* Exercise instructions
Reproduce the span that opens at the line containing "What bpy script" and closes at the line containing "RECESS_EDGE = 2.3 * MM", both lines included, without alteration and without any other line.

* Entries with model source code
────────────────────
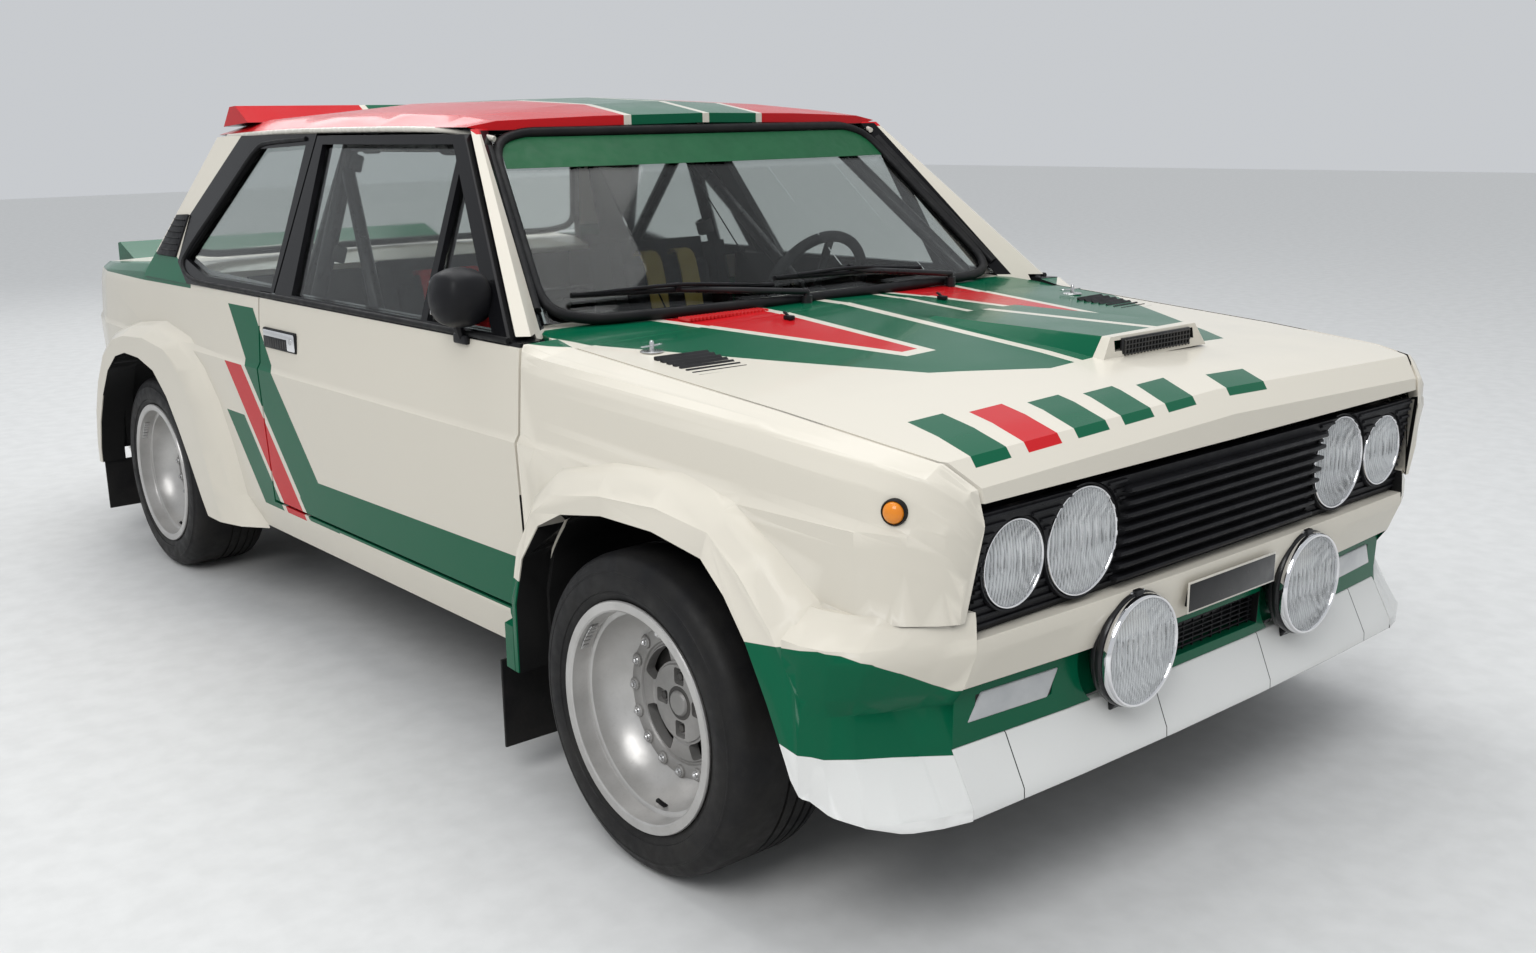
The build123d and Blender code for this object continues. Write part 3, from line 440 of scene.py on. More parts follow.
BLACK_RUBBER = Finish("black_rubber", (0.007, 0.007, 0.008), (0.012, 0.012, 0.012), 0.5, bump=0.12, dust=0.08)
TYRE_RUBBER = Finish("tyre_rubber", (0.008, 0.008, 0.009), (0.014, 0.0135, 0.013), 0.52, bump=0.15, coarse=60,
                     dust=0.08, dust_top=0.62)
BLACK_PLASTIC = Finish("satin_black_plastic", (0.006, 0.006, 0.007), (0.011, 0.011, 0.013), 0.46, bump=0.1,
                       fine=1400)
BLACK_PAINT = Finish("gloss_black_paint", (0.01, 0.01, 0.011), (0.018, 0.018, 0.019), 0.3, coat=0.3, bump=0.03)
UNDER_SEAL = Finish("under_seal", (0.02, 0.019, 0.018), (0.04, 0.037, 0.034), 0.85, bump=0.35, coarse=90,
                    dust=0.5, dust_top=0.9)
RIM_GREY = Finish("cast_rim_grey", (0.46, 0.45, 0.435), (0.54, 0.53, 0.515), 0.33, metallic=0.55, bump=0.08,
                  fine=900, dust=0.25, dust_top=0.6)
CAST_RIM = Finish("cast_centre_grey", (0.27, 0.265, 0.255), (0.34, 0.33, 0.32), 0.42, metallic=0.5, bump=0.14,
                  coarse=120, fine=900, dust=0.3, dust_top=0.6)
STEEL = Finish("bright_steel", (0.6, 0.6, 0.6), (0.7, 0.7, 0.7), 0.22, metallic=1.0, bump=0.03)
DARK_STEEL = Finish("dark_steel", (0.05, 0.05, 0.05), (0.09, 0.085, 0.08), 0.5, metallic=0.6, bump=0.12, dust=0.4)
CHROME = Finish("chrome", (0.86, 0.86, 0.87), (0.8, 0.8, 0.82), 0.07, metallic=1.0, bump=0.01)
MIRROR_METAL = Finish("mirror_metal", (0.8, 0.8, 0.8), (0.76, 0.76, 0.77), 0.1, metallic=1.0, bump=0.0)
# The reflector's flutes are darkened with painted shade.
LAMP_METAL = Finish("lamp_reflector", (0.86, 0.86, 0.85), (0.74, 0.74, 0.73), 0.12, metallic=1.0, flutes=0.0135)
CAST_METAL = Finish("engine_casting", (0.16, 0.16, 0.16), (0.24, 0.23, 0.22), 0.6, metallic=0.6, bump=0.3)
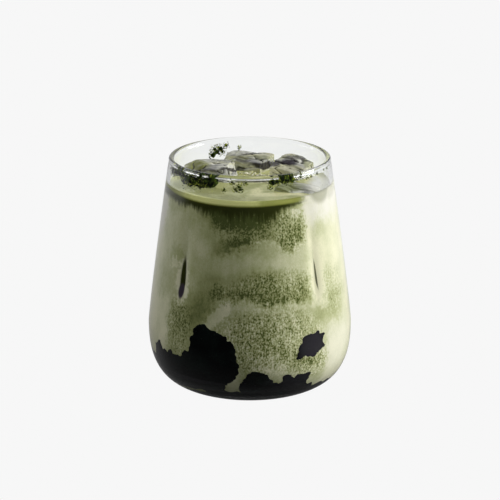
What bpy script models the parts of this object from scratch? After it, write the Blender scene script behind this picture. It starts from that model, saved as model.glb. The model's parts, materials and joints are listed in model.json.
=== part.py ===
"""Iced mugwort latte in a pinched stemless tumbler, standing on z = 0 with its axis on Z.

A bed of dark mugwort jelly lies in the tumbler, one more piece of jelly leans on the wall, and the
milk fills the glass to just under its lip. Four melting ice blocks lie in the milk, and crusts of
damp mugwort powder stick to the inside of the glass above it. Azimuth 0 is the front, at -Y, and it
grows towards +X. Every length is in metres and every azimuth in degrees.
"""

import math
import random

import bmesh
import bpy
from mathutils import Euler, Vector, noise

MM = 0.001

# Driving dimensions of the tumbler.
GLASS_HEIGHT = 101 * MM
BELLY_RADIUS = 45 * MM
BELLY_HEIGHT = 26.5 * MM
FOOT_RADIUS = 30 * MM
MOUTH_RADIUS = 34.9 * MM
WALL = 1.8 * MM
FLOOR_HEIGHT = 5.5 * MM
FLOOR_RADIUS = 24 * MM
LIP_RADIUS = 1.15 * MM
LIP_NECK = 1.4
LIP_START = -25
LIP_TURN = 230
FOOT_RECESS = 0.8 * MM
RECESS_RADIUS = 23 * MM
RECESS_EDGE = 2.3 * MM

# The four pinches that run down the wall and are deepest near their lower end, and fade upwards.
PINCH_AZIMUTHS = (-136.5, -43.5, 43.5, 136.5)
PINCH_TOP = 90 * MM
PINCH_BOTTOM = 42 * MM
PINCH_DEPTH = 1.6 * MM
PINCH_HALF_WIDTH = 2.1 * MM
PINCH_DEEPEST = 0.22
PINCH_FADE = 1.3

# Steps round the front of the glass and of the jelly bed, between the two front pinches.
GLASS_FRONT_STEPS = 11
JELLY_FRONT_STEPS = 26

# Heights at which the wall of the glass and the milk behind it both have a ring of points.
SHARED_HEIGHTS = (34 * MM, 42 * MM, 47 * MM, 52.5 * MM, 60 * MM, 68 * MM, 78 * MM)

# The fill, and the clearances between its solids.
MILK_LEVEL = 89.5 * MM
MENISCUS = 1.0 * MM
MENISCUS_REACH = 2.4 * MM
JELLY_CENTRE_HEIGHT = 14 * MM
CLEARANCE = 0.3 * MM
POCKET_GROWTH = 0.5 * MM
WALL_TOUCH = 0.8 * MM

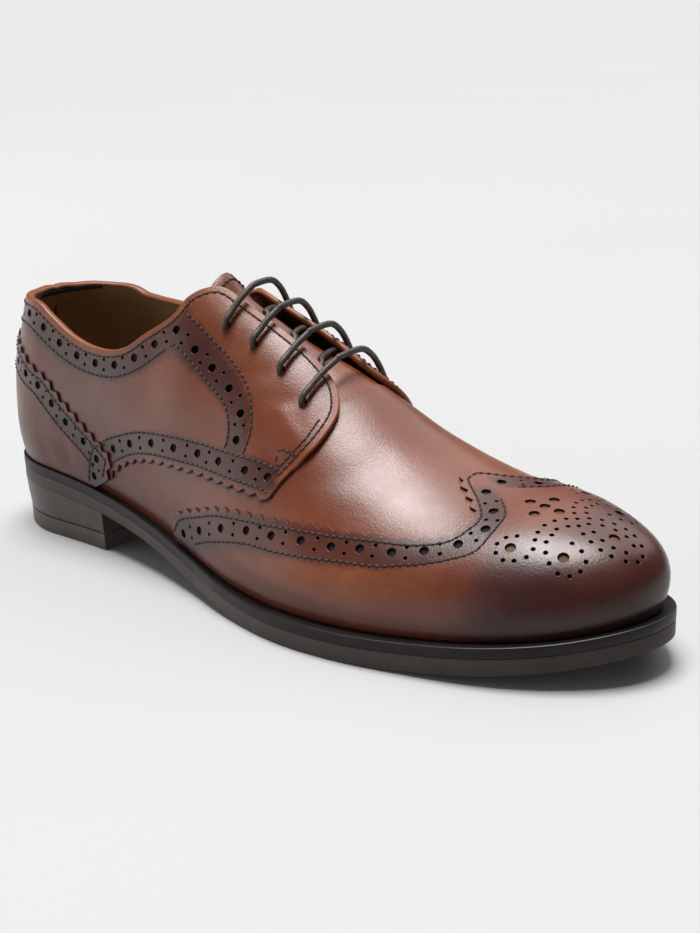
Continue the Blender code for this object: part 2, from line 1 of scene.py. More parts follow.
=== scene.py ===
# Looks of a man's wing-tip derby shoe for the right foot: burnished brown leather on a dark sole.
# Metres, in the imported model's frame: toe along +X, lateral side along -Y, up along +Z.
# Inside the shape functions x is measured from the back of the heel, as in the CAD source.
import math

import bmesh
import bpy
import numpy as np
from mathutils import Matrix, Vector
from mathutils.geometry import delaunay_2d_cdt


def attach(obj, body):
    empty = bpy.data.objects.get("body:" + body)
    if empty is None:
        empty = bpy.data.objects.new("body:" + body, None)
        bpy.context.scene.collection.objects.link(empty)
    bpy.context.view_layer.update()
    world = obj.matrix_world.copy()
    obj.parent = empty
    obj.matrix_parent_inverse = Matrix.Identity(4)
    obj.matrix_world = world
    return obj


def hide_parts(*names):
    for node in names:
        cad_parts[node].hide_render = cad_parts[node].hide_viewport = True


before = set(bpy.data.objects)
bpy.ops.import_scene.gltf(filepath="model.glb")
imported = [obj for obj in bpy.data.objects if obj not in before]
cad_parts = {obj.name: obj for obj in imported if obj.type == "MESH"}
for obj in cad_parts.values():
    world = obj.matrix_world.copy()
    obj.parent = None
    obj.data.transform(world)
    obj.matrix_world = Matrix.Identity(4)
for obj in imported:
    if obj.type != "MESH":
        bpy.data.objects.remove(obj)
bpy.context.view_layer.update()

LENGTH = 0.303
BALL_BREADTH = 0.104
INSTEP = 0.076
HEEL_RISE = 0.0195
TOE_SPRING = 0.0095
SOLE_EDGE = 0.0094
WALL = 0.0024
GAP = 0.0003
HEEL_CENTRE = 0.119*LENGTH
TOE_CENTRE = 0.825*LENGTH
HEEL_ROUND = 0.119*LENGTH
TOE_ROUND = 0.178*LENGTH
BREAST = 0.231*LENGTH
TOE_POWER = 2.15
TOP_POWER = 2.35
WELT_THICKNESS = 0.0032
WELT_GRIP = 0.0004
TOP_PIECE = 0.0066
HEEL_TAPER = 0.0025
TUCK = 0.0018
INSOLE_PROUD = 0.0016
LACE_RADIUS = 0.0012
CHART = 0.080             # flat chart: this far from its spine is the feather line
ROOT_STEPS = 30
RAY_BASE = 0.38           # the ribs' rays start this share of the way up
RAY_TOP = 1.25            # and the height counts up to this share of INSTEP
# Lateral and medial: sign of y, and column in a table that has one for each
SIDES = ((-1, 1), (1, 2))
ORIGIN_X = (HEEL_TAPER + BREAST)/2

# Heights above the last
VAMP_HEIGHT = 0.0006
WING_HEIGHT = 0.0017
QUARTER_HEIGHT = 0.0016
FACING_HEIGHT = 0.0031
COUNTER_HEIGHT = 0.0026
TONGUE_HEIGHT = -0.0037
FACING_LEATHER = 0.0024
TONGUE_LEATHER = 0.0022
BED_LIFT = 0.0001         # bed of a hole above the layer below
BED_SPREAD = 1.18         # its width over the hole's
HOLE_DEPTH = 0.95*(WING_HEIGHT - VAMP_HEIGHT)

STITCH_PITCH = 0.0027
STITCH_LENGTH = 0.0019
THREAD_RADIUS = 0.00042
NEEDLE_LONG = 0.00062
NEEDLE_WIDE = 0.00046
EDGE_ROW = 0.0022         # stitch row inside the collar and front edge
SECOND_ROW = 0.0043
TOOTH_PITCH = 0.0058
TOOTH_DEPTH = 0.0019
# share of a tooth's pitch, share of its depth
TOOTH_SHAPE = ((0.0, 1.0), (0.10, 0.80), (0.25, 0.46), (0.40, 0.14), (0.5, 0.0), (0.60, 0.14), (0.75, 0.46),
               (0.90, 0.80))
PINKED_ROW = TOOTH_DEPTH + 0.0014
PINKED_BULGE = 0.0001
PINKED_DYE_AND_SHADOW = 0.08        # cut edges are dyed dark, and darker still as painted shadow under the teeth
HOLE_BULGE = 0.00022
BIG_HOLE = 0.00178
SMALL_HOLE = 0.00088
MEDALLION_HOLE = 0.00195  # the medallion's two sizes
MEDALLION_DOT = 0.00092
EYELET = 0.0017
PAIR_AWAY = 0.00195       # small holes either side of a band's middle
BAND_HALF = 0.0047
HOLE_PITCH = 0.0112       # big holes along the topline
TOP_BAND_DROP = 0.0056    # topline holes below the collar edge

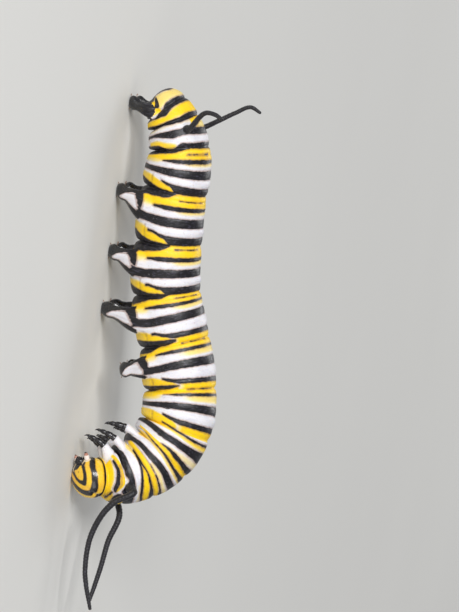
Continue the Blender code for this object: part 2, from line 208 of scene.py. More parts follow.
────────────────────
* Reply to the exercise
What bpy script models the parts of this object from scratch? After it, write the Blender scene script behind this picture. It starts from that model, saved as model.glb. The model's parts, materials and joints are listed in model.json.
=== part.py ===
"""Iced mugwort latte in a pinched stemless tumbler, standing on z = 0 with its axis on Z.

A bed of dark mugwort jelly lies in the tumbler, one more piece of jelly leans on the wall, and the
milk fills the glass to just under its lip. Four melting ice blocks lie in the milk, and crusts of
damp mugwort powder stick to the inside of the glass above it. Azimuth 0 is the front, at -Y, and it
grows towards +X. Every length is in metres and every azimuth in degrees.
"""

import math
import random

import bmesh
import bpy
from mathutils import Euler, Vector, noise

MM = 0.001

# Driving dimensions of the tumbler.
GLASS_HEIGHT = 101 * MM
BELLY_RADIUS = 45 * MM
BELLY_HEIGHT = 26.5 * MM
FOOT_RADIUS = 30 * MM
MOUTH_RADIUS = 34.9 * MM
WALL = 1.8 * MM
FLOOR_HEIGHT = 5.5 * MM
FLOOR_RADIUS = 24 * MM
LIP_RADIUS = 1.15 * MM
LIP_NECK = 1.4
LIP_START = -25
LIP_TURN = 230
FOOT_RECESS = 0.8 * MM
RECESS_RADIUS = 23 * MM
RECESS_EDGE = 2.3 * MM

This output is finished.